The right drilling technologies must also be taken into consideration, given their environmental impact. In the US, certain states have harsher regulations, impacting the location of clusters and the ability to fracture wells from the start to improve efficiency. As such, Mexico will have to measure how and where these should be deployed, to avoid unpleasant environmental side effects.
The third kind of technology is associated with deepwater sites. Given the amount of investment needed to drill in deepwater, 3D scanning and imaging technology play an important role in helping companies strike the jackpot from the start. Vielma Lobo pointed to Petrobras as having pioneered drilling solutions to avoid unnecessary steps, and when dealing with tricky geologic formations. Robotics have also allowed the development of subsea facilities that outpace conventional methods. “All these technologies are looking to maximize the value creation for anyone who wants to invest in these regions,” he said.

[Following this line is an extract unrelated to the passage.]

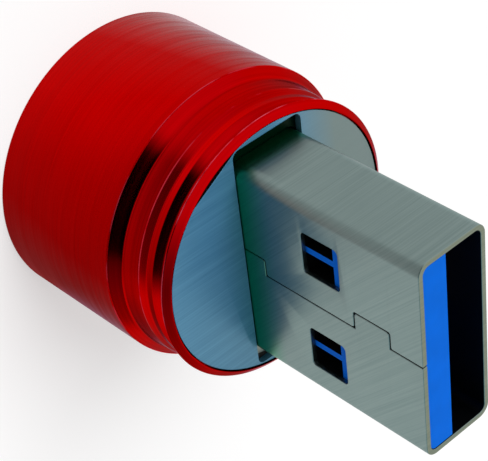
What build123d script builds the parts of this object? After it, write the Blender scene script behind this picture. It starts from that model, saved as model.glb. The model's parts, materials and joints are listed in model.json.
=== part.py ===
from build123d import *

import math
import os

# A short round USB flash drive that stands on its flat rear face.
# Millimetres. +Z runs from the rear face to the tip of the plug, X is the plug's wide
# direction and Y its thickness. The origin is the centre of the rear face.

# ---- barrel -------------------------------------------------------------------------
BARREL_DIAMETER = 16.3
BARREL_LENGTH = 8.6
BARREL_WALL = 0.75
BARREL_END_WALL = 1.2
BARREL_EDGE_BREAK = 0.04

# ---- nose collar, from the barrel's front edge to the lip ------------------------------
NOSE_EDGE_STEP = 0.06        # barrel edge left showing around the collar
SHOULDER_DROP = 0.45         # radial fall of the sloped shoulder
SHOULDER_RISE = 0.6
SHOULDER_RADIUS = 0.3        # where the shoulder turns into the neck
NECK_WIDTH = 1.13            # nearly straight, between the shoulder and the ridge
RIDGE_DROP = 0.1             # the ridge lies this far inside the shoulder
# steps and groove in front of the ridge: distance past the ridge, depth inside it, radius
GROOVE_TURNS = ((0.47, 0.15, 0.25), (0.86, 0.13, 0.06), (1.51, 0.42, 0.25))
RIDGE_TO_LIP = 1.84
CREST_RADIUS = 0.06
LIP_STEP = 0.15              # the lip stands this far outside the ridge
LIP_RISE = 0.33              # from the lip's widest circle to its front face
LIP_WALL = 0.42
LIP_FACE = 0.03              # flat ring left at the very front of the lip
NOSE_WALL = 0.3              # metal left under the groove
SPIGOT_LENGTH = 2.0
SPIGOT_CLEARANCE = 0.03

# ---- front disc and what lies under it -------------------------------------------------
DISC_GAP = 0.08              # radial gap between disc and lip
DISC_THICKNESS = 0.4
DISC_RECESS = 0.06
GASKET_THICKNESS = 0.08
DISC_WEB = 0.08              # metal left between the slot's corners and the rim
SLOT_SIDE_GAP = 0.03         # past the plug's wide faces
SLOT_CORNER_RADIUS = 0.4
DISC_KEY_DEPTH = 0.2         # locating flat on the rim
DISC_KEY_FROM_CORNER = 1.75  # along the rim, from a corner of the slot to the flat's middle
BEZEL_THICKNESS = 0.4
BEZEL_GAP = 0.05             # around the plug

# ---- plug shell ---------------------------------------------------------------------------
PLUG_WIDTH = 12.0
PLUG_HEIGHT = 4.5
PLUG_REACH = 11.75           # from the lip's front plane to the tip
PLUG_SHEET = 0.3
PLUG_CORNER_RADIUS = 0.7
PLUG_EMBED = 1.5             # from the lip's front plane back to the shell's rear end
WINDOW_WIDTH = 2.5
WINDOW_LENGTH = 2.4
WINDOW_SPACING = 6.0
WINDOW_FROM_TIP = 5.16
WINDOW_CORNER_RADIUS = 0.25
SEAM_GAP = 0.07
SEAM_TAB_DEPTH = 1.0         # sideways throw of the interlocking tabs
SEAM_TAB_FROM_TIP = 2.05
SEAM_TAB_LENGTH = 2.3
SEAM_TAB_UNDERCUT = 0.08
SEAM_ROOT_FROM_TIP = 10.4    # where the rear tab starts
LEG_WIDTH = 1.4
LEG_LENGTH = 2.0

# ---- insulators and contacts in the plug -----------------------------------------------------
TONGUE_THICKNESS = 1.85
TONGUE_RECESS = 0.05
TONGUE_SIDE_GAP = 0.04
TONGUE_CHAMFER = 0.3
POCKET_DEPTH = 1.2
POCKET_MARGIN = 0.15
POCKET_FRONT_WEB = 0.6       # left under the front edge of each window
POCKET_RIB = 0.36
HOUSING_LENGTH = 3.4         # block that closes the rear of the plug
HOUSING_GAP = 0.03
CONTACT_THICKNESS = 0.15
CONTACT_SETBACK = 1.2        # from the tip to the front of the flat contacts
FLAT_PAD_WIDTH = 1.0
FLAT_PAD_LENGTH = 6.6
FLAT_TAIL_WIDTH = 0.36
FLAT_PITCH_INNER = 2.0       # between the two middle flat contacts
FLAT_PITCH_OUTER = 7.0       # between the two outer flat contacts
FLAT_TAIL_SHIFT = 0.2        # outer tails run this much nearer the middle
SPRING_PITCH = 2.0
SPRING_COUNT = 5
SPRING_WIDTH = 0.5
SPRING_REACH = 3.0           # free length in front of the housing block
SPRING_LIFT = 0.4
SPRING_CLEARANCE = 0.08      # between the spring and the tongue under it
TAIL_LENGTH = 1.3
CONTACT_SLOT_GAP = 0.03

# ---- circuit board and its components --------------------------------------------------------
BOARD_WIDTH = 12.6
BOARD_THICKNESS = 0.8
BOARD_REAR_GAP = 0.35        # between the board and the barrel's end wall
BOARD_FRONT_GAP = 0.1        # between the board and the plug shell
BOARD_CORNER_RADIUS = 0.5
LEG_SLOT_GAP = 0.06
MEMORY_SIZE = (8.0, 6.5, 1.0)
CONTROLLER_SIZE = (5.0, 5.0, 0.85)
CRYSTAL_SIZE = (3.2, 2.5, 0.75)
INDUCTOR_SIZE = (2.0, 1.6, 0.95)
CAPACITOR_SIZE = (1.0, 0.5, 0.5)
RESISTOR_SIZE = (1.0, 0.5, 0.35)
TERMINAL_LENGTH = 0.22
TERMINAL_PROUD = 0.03
PACKAGE_EDGE = 0.12
PIN_ONE_RADIUS = 0.3
PIN_ONE_DEPTH = 0.08
MEMORY_MARGIN = 0.275        # from the rear of the carrier's pocket
# places on the board: share of its half width, share of its length from the rear to the tails
CONTROLLER_PLACE = (-0.28, 0.46)
CRYSTAL_PLACE = (0.62, 0.66)
INDUCTOR_PLACE = (0.62, 0.3)
UPPER_CAPACITORS_ACROSS = -0.83
LOWER_CAPACITORS_ACROSS = 0.75
CAPACITORS_START = 0.2
CAPACITORS_STEP = 0.26
CAPACITORS_A_SIDE = 3
RESISTORS_ALONG = 0.93
RESISTORS_START = -0.6
RESISTORS_STEP = 0.22
RESISTOR_COUNT = 4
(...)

As such, SENER and CNH have to match operators with companies to generate the best profit and yield possible. Leading third-party companies are already experts in extracting shale gas from reservoirs due to their experience, according to Vielma Lobo. “They know from the outset how to define the spacing of clusters, the well architecture, at what speed to extract, and how to be environmentally and socially responsible. These elements are what will make the difference. The design must be done immediately to allow for injection methods and artificial lifting of heavy oil to be possible. Mexico has a wealth of expertise for such operations, but the challenge is to understand the characteristics of each particular well in a variety of fields.” For Vielma Lobo, the availability of drilling equipment and of new facilities matching those of PEMEX will prove seminal in creating the right spirit of competition in post Energy-Reform Mexico.